Supplied material:
====================

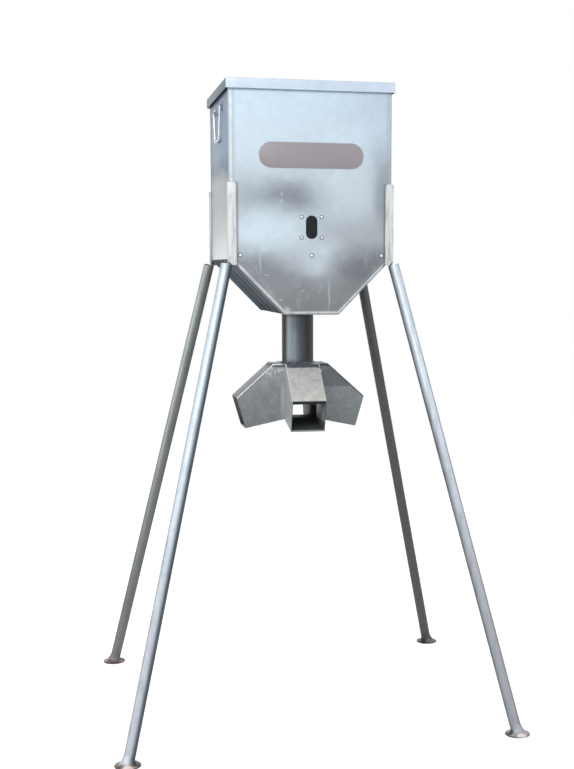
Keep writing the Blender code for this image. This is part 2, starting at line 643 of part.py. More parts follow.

====================

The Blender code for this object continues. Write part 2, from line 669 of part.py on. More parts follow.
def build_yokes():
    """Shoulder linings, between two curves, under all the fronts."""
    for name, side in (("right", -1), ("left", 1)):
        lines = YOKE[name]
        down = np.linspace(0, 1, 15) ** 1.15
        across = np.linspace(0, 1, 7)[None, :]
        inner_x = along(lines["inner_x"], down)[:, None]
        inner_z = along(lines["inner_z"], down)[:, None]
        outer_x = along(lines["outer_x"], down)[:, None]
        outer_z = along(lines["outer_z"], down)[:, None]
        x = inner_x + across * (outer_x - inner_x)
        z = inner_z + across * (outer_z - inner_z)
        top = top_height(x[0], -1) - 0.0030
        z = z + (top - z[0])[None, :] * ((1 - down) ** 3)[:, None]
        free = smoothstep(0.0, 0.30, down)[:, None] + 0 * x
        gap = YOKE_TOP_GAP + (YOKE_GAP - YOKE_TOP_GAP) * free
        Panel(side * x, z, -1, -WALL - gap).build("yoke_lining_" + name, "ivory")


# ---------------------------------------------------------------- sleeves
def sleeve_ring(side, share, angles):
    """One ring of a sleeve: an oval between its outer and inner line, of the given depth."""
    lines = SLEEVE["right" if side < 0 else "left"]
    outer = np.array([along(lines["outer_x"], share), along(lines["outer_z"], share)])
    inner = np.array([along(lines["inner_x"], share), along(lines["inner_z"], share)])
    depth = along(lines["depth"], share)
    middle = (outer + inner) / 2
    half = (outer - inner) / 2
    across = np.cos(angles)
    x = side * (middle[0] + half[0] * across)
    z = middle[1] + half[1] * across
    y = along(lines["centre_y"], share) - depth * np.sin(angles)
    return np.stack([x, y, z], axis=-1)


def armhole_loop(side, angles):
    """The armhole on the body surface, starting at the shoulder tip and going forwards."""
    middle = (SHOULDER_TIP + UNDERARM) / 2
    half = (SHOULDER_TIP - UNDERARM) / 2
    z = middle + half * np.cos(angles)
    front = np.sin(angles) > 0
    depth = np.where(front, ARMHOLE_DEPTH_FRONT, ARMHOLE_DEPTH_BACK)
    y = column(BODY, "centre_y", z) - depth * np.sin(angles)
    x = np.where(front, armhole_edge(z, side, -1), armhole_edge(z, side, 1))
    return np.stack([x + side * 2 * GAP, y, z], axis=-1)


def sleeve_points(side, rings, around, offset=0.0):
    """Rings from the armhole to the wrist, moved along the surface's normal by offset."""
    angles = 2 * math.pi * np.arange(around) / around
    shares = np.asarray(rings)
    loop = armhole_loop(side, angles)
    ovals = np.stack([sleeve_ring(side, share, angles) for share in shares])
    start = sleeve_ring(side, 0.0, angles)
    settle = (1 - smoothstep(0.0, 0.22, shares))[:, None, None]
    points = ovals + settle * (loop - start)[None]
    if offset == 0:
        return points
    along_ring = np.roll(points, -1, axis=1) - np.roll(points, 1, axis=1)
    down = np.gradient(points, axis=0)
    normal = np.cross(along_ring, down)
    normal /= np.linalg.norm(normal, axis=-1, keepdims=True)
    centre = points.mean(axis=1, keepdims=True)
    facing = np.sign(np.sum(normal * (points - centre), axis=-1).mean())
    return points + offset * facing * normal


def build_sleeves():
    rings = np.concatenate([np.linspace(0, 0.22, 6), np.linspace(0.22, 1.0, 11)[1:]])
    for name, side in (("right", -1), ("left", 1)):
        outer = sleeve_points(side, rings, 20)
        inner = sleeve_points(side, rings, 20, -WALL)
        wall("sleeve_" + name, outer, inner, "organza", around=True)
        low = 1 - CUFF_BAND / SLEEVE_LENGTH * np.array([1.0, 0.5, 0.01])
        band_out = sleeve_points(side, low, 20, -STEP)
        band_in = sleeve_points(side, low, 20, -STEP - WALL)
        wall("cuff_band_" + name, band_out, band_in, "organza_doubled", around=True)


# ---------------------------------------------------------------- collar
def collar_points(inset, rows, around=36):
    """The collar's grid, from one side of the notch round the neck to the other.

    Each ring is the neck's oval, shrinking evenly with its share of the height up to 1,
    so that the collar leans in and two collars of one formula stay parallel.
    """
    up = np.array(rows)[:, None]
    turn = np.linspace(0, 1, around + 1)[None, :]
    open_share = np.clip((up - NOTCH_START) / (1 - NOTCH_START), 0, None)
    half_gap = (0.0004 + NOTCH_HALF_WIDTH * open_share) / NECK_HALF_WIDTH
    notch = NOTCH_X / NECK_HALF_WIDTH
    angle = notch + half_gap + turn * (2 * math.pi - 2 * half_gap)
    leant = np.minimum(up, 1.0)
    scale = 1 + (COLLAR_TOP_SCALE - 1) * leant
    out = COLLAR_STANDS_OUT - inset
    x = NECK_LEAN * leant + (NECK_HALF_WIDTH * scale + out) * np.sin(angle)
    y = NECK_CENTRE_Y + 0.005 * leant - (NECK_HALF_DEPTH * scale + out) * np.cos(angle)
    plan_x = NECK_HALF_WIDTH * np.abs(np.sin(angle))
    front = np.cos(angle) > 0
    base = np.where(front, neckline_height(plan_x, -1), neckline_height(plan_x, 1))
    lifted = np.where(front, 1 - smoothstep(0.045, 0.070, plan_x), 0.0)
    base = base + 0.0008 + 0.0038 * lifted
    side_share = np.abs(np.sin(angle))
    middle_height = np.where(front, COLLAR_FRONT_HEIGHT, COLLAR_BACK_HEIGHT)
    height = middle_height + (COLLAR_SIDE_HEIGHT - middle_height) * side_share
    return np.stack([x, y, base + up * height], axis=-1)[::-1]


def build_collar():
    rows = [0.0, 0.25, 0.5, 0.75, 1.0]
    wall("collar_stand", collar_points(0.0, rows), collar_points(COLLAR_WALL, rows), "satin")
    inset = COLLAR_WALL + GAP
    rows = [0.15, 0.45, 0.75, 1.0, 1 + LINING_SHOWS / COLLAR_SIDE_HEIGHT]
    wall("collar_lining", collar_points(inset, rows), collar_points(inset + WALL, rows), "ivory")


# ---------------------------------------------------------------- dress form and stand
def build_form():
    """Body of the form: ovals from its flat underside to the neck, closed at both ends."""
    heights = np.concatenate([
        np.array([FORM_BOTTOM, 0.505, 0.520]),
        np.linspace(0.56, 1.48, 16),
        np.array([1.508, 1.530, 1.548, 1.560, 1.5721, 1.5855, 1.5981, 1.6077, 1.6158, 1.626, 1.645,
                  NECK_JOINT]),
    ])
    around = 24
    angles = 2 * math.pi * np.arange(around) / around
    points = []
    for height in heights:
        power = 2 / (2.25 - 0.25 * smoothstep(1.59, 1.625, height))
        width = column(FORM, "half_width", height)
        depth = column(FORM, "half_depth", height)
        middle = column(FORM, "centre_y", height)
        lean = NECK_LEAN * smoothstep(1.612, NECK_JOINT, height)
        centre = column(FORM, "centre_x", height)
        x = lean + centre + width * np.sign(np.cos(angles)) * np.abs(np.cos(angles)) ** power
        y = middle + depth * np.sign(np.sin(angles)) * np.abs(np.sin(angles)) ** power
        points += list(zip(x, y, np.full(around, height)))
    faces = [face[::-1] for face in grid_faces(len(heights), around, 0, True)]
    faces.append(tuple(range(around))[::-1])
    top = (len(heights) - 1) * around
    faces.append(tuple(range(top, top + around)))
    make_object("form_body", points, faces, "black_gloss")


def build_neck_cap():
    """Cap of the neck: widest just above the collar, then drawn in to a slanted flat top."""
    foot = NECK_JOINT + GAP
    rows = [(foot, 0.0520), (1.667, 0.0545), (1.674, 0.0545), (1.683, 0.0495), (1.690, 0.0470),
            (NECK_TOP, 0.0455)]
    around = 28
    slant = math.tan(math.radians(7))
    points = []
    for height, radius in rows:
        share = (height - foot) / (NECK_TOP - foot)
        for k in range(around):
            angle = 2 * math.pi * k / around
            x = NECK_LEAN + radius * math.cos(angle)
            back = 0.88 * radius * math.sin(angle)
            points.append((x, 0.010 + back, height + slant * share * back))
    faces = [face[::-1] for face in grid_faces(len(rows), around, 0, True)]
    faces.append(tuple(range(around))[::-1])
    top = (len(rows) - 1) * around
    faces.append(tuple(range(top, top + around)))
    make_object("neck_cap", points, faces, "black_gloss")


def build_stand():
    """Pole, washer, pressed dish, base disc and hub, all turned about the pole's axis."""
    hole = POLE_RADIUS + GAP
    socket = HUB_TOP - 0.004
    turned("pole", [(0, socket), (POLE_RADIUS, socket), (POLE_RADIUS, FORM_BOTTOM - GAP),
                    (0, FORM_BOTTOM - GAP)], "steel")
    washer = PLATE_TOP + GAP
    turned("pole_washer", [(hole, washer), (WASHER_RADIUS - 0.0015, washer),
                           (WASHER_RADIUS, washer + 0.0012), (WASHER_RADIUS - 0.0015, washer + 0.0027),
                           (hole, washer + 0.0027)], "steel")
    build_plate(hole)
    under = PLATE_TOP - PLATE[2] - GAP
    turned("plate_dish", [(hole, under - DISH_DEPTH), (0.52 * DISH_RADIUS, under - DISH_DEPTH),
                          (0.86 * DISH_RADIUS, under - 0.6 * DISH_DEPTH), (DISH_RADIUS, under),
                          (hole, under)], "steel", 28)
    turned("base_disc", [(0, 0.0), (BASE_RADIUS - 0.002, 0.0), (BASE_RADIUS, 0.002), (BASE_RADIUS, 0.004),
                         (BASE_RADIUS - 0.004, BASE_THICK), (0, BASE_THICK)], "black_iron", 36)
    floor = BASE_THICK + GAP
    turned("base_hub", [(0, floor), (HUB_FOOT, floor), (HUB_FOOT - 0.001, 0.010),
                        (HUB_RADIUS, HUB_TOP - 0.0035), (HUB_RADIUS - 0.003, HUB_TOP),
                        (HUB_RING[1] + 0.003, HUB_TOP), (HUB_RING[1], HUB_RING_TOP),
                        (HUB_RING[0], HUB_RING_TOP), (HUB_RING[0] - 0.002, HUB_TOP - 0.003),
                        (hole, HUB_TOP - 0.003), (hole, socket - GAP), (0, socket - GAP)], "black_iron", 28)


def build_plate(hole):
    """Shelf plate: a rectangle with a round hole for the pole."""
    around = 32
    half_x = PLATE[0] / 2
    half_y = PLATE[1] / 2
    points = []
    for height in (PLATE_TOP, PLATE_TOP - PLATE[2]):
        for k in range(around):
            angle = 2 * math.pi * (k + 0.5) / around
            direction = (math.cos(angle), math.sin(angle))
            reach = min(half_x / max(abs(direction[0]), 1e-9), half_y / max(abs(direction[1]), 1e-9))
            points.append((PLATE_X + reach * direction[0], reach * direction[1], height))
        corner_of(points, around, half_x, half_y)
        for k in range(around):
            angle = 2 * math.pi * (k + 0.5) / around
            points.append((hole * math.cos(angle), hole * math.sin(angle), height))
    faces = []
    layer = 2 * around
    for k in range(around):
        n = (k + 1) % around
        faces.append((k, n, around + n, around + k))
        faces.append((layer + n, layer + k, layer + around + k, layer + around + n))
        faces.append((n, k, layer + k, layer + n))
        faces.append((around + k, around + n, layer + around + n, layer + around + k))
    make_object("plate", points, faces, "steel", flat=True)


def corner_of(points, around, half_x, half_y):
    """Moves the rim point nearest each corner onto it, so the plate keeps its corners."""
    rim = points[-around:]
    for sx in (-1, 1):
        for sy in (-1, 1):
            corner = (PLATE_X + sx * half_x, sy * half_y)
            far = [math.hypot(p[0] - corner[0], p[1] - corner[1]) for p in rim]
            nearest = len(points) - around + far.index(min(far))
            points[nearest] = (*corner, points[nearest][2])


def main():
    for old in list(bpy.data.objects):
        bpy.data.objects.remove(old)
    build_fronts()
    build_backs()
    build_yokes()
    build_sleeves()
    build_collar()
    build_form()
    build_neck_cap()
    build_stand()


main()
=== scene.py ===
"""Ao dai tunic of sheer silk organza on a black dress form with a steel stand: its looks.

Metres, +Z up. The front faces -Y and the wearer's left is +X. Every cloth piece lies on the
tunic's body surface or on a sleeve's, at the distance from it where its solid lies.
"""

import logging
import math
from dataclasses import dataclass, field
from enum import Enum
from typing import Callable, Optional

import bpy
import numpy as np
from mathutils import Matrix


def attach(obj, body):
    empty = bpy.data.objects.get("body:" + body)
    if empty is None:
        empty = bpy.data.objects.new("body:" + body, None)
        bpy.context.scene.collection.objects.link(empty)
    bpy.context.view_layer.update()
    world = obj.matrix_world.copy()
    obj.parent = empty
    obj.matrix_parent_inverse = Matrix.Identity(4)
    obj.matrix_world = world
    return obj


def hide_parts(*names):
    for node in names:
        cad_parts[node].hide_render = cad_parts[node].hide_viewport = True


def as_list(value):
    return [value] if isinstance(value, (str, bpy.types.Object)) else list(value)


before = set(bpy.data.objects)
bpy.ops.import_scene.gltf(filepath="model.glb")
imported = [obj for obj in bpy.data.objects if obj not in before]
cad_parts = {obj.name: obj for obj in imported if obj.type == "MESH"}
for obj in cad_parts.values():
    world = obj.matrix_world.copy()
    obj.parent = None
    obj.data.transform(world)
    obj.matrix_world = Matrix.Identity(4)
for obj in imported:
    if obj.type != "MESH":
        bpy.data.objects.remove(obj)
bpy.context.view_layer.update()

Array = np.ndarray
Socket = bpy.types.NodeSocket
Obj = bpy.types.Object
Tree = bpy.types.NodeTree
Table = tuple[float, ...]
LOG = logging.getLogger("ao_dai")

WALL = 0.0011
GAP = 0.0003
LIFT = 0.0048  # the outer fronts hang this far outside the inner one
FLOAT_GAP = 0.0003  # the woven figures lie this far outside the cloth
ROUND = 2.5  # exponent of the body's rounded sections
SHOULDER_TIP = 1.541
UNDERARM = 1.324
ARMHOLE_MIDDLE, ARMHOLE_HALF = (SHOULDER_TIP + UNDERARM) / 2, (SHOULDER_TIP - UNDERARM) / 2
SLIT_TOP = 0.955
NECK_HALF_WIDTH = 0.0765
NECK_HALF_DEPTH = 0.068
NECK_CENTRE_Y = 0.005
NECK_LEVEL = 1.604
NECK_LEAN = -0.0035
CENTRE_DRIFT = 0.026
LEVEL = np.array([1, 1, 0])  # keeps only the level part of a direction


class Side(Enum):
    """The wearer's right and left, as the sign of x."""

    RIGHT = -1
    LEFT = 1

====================

Exercise brief:
Pick out every line with the string "MESH" and copy it.

The output:
cad_parts = {obj.name: obj for obj in imported if obj.type == "MESH"}
    if obj.type != "MESH":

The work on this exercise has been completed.